How does it compare with iZotope Ozone?
Ozone is a comprehensive mastering environment that combines AI-assisted analysis with a full collection of processing modules. Transientik Master focuses on deterministic evaluation and workflow organization rather than replacing an entire mastering chain.
Does deterministic analysis improve playback translation?
Only indirectly. It can help identify technical conditions that often reduce translation quality, but successful playback across streaming services and consumer devices still depends on monitoring accuracy, mix quality, and mastering decisions.
Can it be integrated into an existing mastering workflow?

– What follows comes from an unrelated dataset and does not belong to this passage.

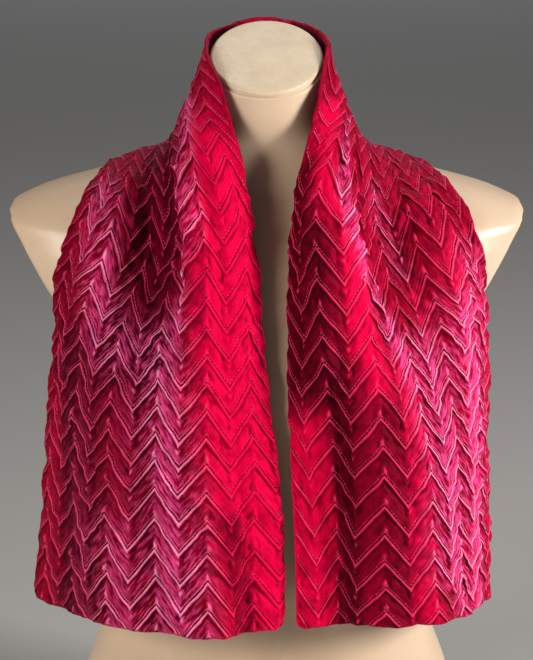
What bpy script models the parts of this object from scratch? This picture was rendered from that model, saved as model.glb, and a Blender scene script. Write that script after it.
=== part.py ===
# Velvet neck scarf, sewn in rows of zigzag pintucks and hung round a limbless dress form.
# Metres, +Z up, +X to the wearer's left, the front faces -Y.
# Origin: middle of the form's flat base.

import bpy
import bmesh
import numpy as np
from mathutils import Vector
from mathutils.bvhtree import BVHTree

MM = 0.001

# The strip as it was cut and tucked
STRIP_WIDTH = 0.240
TUCK_PITCH = 0.0225
TUCKS_PER_SIDE = 26.5
HALF_LENGTH = TUCK_PITCH * TUCKS_PER_SIDE
ZIGZAG_HALF_PERIOD = 0.0202
ZIGZAG_START = 0.1
ZIGZAG_HEIGHT = 0.026
TUCK_RISE = 0.0021
TUCK_HALF_WIDTH = 0.0034
FACE_THICKNESS = 0.0016
BACKING_THICKNESS = 0.0010
LAYER_GAP = 0.0003
SEAM_GAP = 0.0005
NECK_STRETCH_TUCKS = 5.5
SHORTEST_STEP = 0.0015

# Places across the strip, counted in zigzag half periods from the edge beside the neck
LIP_AT = 3.8
TREAD_AT = 6.6
FACE_COLUMNS = (0, 0.6, 1.1, 1.6, 2.1, 2.6, 3.1, 3.6, 4.1, 4.6, 5.1, 5.6, 6.1, 6.6,
                7.1, 8.1, 9.1, 10.1, 11.1, STRIP_WIDTH / ZIGZAG_HALF_PERIOD)
PLAIN_COLUMNS = (0, 1.1, 2.1, 3.1, 4.1, 4.6, 5.1, 5.6, 6.1,
                 7.1, 8.1, 9.1, 10.1, 11.1, STRIP_WIDTH / ZIGZAG_HALF_PERIOD)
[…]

Yes. It makes the most sense as an analytical stage before EQ, dynamics processing, limiting, and final quality control rather than as a replacement for established mastering tools.
Is Transientik Master designed for album mastering or single releases?
It can support both. Repeatable analysis may simplify album consistency, revision management, and alternate deliverables, but sequencing and track-to-track balance still require manual evaluation.
Does CPU usage matter for this type of plugin?
For most modern systems, no. Mastering sessions typically involve relatively small projects, making workflow efficiency and analytical reliability more important than raw CPU performance.
How does Transientik Master differ from automated online mastering services?
Online mastering platforms prioritize convenience and speed by generating a finished master with minimal user involvement. Transientik Master is designed to support engineering decisions, giving users analytical insight while keeping manual control over the mastering process.
Is Transientik Master worth adding to an established mastering toolkit?
If its analytical workflow consistently saves time during mix evaluation and project recall, it can become a valuable addition to an existing mastering workflow. Engineers looking for dramatically different processing algorithms, however, may find its biggest advantages lie in workflow rather than sound quality.